Another thing that one should note about the working culture in Singapore is the formality that is expected in most companies. Any complaints or issues to be raised are expected to go through the proper channel, i.e. through the human resources department. However, this is not a blanket rule as some companies do adopt an open-door policy, and employees are given the opportunity to raise any issues with their superiors. It is also not common to address superiors by their first name in Singapore. But again, it is to be noted that some companies and employers may be comfortable with a first name basis relationship.
Popular Industries for Expatriates
One of the most popular industries that attracts many expatriates is the banking and finance industry. As Singapore is considered to be Asia’s financial hub, many international banks, such as Royal Bank of Scotland and Bank of America, amongst others, have decided to set up shop on the island.
Another area that has seen a surge in expatriates over the years is the research and development (R&D) industry. With Singapore’s aim to move forth in the varying R&D field, which includes biomedical and pharmaceutical industries, the country has invested millions of dollars to develop this industry, including tapping in on highly skilled foreign researchers and developers to assist in its goals.
Other industries such as consultancy, communications and media, healthcare and education have also seen a steady growth of expatriates within them.

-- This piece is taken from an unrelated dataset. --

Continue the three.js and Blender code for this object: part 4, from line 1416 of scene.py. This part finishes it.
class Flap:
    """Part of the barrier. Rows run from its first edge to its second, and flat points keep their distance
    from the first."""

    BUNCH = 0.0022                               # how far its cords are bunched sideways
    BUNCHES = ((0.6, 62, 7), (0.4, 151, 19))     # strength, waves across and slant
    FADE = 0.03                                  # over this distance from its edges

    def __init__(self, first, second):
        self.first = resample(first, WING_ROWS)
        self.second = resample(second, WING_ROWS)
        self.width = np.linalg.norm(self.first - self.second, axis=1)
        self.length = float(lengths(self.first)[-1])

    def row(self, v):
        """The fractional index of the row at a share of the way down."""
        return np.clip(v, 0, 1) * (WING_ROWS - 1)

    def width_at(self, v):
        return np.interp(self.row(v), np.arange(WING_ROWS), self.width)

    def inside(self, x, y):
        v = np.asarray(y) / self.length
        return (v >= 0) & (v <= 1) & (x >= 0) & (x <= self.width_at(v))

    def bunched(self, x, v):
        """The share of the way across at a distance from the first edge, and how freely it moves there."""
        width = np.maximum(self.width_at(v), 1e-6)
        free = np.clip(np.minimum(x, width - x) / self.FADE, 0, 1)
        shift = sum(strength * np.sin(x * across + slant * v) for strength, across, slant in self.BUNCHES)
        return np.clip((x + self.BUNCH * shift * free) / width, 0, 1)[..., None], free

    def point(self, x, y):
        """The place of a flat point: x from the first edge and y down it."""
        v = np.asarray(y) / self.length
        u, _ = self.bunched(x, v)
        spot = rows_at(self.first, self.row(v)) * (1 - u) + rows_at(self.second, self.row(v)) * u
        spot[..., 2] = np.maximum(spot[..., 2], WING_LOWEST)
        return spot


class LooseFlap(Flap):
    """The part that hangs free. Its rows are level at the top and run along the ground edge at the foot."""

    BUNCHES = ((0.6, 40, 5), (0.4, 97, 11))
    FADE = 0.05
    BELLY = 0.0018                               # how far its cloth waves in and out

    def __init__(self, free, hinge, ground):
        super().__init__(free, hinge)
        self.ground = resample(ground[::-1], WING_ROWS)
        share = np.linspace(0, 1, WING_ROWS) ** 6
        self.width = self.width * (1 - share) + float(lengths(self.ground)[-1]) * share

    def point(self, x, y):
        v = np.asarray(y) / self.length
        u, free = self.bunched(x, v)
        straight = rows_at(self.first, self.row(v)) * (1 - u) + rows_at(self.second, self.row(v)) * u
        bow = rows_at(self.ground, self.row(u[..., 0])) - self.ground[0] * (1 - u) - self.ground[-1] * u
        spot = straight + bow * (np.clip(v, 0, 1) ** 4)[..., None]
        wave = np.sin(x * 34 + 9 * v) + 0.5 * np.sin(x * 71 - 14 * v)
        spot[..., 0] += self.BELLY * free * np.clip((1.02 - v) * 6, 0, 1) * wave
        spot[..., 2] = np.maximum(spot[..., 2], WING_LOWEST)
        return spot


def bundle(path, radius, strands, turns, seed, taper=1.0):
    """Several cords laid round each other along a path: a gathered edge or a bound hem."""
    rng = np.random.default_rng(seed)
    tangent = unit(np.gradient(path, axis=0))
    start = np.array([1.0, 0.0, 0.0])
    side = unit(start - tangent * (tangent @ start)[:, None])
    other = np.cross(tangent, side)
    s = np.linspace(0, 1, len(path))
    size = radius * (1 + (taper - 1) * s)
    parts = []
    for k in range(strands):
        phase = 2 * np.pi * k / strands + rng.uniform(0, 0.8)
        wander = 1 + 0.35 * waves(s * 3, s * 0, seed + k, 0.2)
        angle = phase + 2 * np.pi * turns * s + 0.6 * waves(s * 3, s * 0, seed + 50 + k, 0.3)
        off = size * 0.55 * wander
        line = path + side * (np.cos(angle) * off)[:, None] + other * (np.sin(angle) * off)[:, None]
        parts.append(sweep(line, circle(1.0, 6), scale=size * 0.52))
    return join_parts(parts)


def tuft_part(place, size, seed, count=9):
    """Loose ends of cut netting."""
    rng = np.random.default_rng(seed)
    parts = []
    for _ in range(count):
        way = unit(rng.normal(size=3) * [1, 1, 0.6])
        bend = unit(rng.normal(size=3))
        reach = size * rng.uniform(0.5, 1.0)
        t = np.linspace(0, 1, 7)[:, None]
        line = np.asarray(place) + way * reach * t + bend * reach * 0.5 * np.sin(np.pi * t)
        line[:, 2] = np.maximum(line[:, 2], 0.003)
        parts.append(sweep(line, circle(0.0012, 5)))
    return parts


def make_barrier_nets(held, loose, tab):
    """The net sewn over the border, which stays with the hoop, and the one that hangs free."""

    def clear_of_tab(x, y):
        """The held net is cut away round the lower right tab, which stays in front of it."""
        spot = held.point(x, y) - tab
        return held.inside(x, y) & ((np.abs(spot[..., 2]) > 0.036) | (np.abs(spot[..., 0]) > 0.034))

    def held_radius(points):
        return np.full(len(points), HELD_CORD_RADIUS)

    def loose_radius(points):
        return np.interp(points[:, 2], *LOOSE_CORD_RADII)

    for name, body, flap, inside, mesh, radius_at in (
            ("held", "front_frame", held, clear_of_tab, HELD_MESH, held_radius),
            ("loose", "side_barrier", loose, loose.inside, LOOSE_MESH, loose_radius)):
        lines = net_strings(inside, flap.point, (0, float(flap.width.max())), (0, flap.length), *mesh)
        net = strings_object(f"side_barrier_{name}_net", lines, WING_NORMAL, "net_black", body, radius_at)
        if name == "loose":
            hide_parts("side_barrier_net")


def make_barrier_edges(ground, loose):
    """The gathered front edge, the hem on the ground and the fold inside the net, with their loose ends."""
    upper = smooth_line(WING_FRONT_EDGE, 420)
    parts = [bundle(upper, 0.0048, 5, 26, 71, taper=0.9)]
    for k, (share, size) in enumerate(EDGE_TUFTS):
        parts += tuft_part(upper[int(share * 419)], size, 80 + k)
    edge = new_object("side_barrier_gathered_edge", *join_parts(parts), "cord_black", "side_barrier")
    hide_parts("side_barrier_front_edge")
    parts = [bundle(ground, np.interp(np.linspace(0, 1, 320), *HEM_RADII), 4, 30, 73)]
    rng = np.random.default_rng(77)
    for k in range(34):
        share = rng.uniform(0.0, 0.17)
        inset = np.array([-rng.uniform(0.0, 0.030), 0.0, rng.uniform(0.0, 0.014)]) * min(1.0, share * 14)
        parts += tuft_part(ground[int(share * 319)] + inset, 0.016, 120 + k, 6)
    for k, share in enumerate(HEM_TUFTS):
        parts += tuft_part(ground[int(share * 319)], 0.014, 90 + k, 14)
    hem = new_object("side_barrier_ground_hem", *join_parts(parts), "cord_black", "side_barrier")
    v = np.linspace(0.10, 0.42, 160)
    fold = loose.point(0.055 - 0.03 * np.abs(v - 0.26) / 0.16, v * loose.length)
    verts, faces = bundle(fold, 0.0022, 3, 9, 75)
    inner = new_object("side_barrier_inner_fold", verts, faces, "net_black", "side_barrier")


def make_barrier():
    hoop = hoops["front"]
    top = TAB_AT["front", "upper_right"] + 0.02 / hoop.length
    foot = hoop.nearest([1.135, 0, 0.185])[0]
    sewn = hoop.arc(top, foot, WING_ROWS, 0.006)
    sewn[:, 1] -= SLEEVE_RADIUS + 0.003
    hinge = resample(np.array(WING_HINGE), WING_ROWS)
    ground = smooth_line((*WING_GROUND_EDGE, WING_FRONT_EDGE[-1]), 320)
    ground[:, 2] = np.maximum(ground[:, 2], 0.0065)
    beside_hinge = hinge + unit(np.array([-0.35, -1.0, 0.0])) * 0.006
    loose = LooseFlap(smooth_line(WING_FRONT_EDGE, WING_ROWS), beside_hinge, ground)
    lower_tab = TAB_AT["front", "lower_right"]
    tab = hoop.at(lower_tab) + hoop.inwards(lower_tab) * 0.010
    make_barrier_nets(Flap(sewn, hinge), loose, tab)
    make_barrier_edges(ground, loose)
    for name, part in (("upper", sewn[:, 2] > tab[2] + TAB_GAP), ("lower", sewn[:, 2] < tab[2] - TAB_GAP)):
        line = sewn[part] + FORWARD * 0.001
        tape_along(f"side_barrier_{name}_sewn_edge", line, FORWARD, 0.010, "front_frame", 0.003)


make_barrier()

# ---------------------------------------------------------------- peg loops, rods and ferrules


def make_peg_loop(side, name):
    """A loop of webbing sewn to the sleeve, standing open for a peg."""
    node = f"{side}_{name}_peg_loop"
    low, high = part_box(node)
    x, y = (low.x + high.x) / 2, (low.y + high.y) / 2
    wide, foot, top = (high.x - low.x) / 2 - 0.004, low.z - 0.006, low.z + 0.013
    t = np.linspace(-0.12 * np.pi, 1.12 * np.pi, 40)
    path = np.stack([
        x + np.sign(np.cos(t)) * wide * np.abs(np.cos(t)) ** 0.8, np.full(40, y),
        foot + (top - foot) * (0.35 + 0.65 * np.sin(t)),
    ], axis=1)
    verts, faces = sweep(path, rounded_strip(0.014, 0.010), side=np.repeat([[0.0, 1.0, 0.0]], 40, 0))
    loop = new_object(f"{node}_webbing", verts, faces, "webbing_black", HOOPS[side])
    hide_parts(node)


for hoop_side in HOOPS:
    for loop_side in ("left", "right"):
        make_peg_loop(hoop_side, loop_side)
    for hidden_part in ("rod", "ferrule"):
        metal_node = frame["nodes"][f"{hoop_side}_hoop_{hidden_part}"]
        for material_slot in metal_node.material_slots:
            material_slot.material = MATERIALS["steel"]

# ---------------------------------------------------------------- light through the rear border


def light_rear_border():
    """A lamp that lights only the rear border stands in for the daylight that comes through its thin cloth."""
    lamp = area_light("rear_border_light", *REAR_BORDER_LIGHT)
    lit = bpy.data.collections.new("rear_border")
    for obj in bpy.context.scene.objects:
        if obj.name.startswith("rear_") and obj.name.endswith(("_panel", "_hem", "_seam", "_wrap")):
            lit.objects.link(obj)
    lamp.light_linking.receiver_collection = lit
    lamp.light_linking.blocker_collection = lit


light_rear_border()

Average Salaries for Expatriates
The salary packages for expatriates in Singapore are quite lucrative in comparison to many other Southeast Asian countries. Generally, in order to be an expatriate in Singapore, you would have to secure a proper working permit from the Ministry of Manpower. The working permit would have its own salary requirements to ensure the hiring company pays a fair salary.
For those who are considered highly skilled expatriates, i.e. those who are in managerial positions and above, they would have to be awarded an Employment Pass (EP), which would require a basic salary of at least SGD $3,000 per month. Generally, highly skilled expatriates with years of experience would earn an average salary of approximately SGD $5,000 per month upwards. For those in the mid-skill employment, such as nurses and those in the healthcare sector, the average salary earned would be around SGD $2,500 per month.
Some expatriates, especially those in higher positions, may even be offered housing and transport as part of their salary packages. As this is not a requirement by the government of Singapore, the company may choose to throw in these additional benefits to attract foreign talent to work for them.